The Cuban government has dismissed Labor and Social Security Minister Marta Elena Feito from her post after she was publicly reprimanded by President Miguel Diaz-Canel for inappropriate and offensive comments about people begging on the country's streets, reports Reuters.
A brief statement issued on Tuesday evening said Feito had shown a "lack of objectivity and sensitivity on issues that are currently at the center of government policy".
The scandal erupted after she appeared on live television on Monday, where the minister said that "there are no real beggars in Cuba" and that people who appeared to be beggars were actually "in disguise" and used begging as an "easy way to earn money without working".
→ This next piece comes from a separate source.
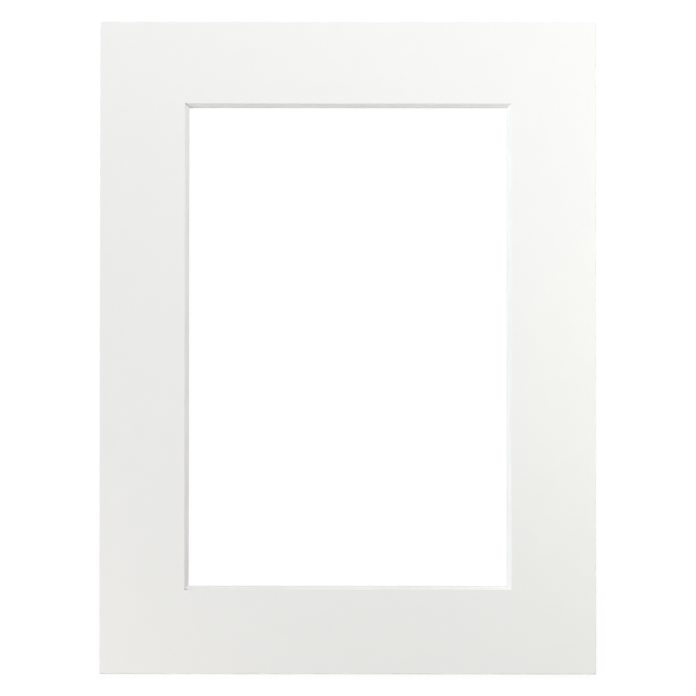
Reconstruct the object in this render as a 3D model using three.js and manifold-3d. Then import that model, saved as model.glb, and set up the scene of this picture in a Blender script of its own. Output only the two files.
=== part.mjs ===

"If you look at them - their hands, their clothes - you will see that they are pretending", Feito said. "It is a lifestyle choice, not a real need."
Her comments caused a storm on social media and were sharply criticized by citizens tired of years of economic crisis, shortages of basic goods and increasing social vulnerability.
President Diaz-Canel reacted personally the next day during a meeting of a government commission, emphasizing that Feito's statements showed "a lack of empathy and understanding of the roots of poverty".
"These people who we call homeless or associated with begging are actually a concrete expression of the social inequalities and accumulated problems that we face. "The vulnerable are not our enemies," the president stressed.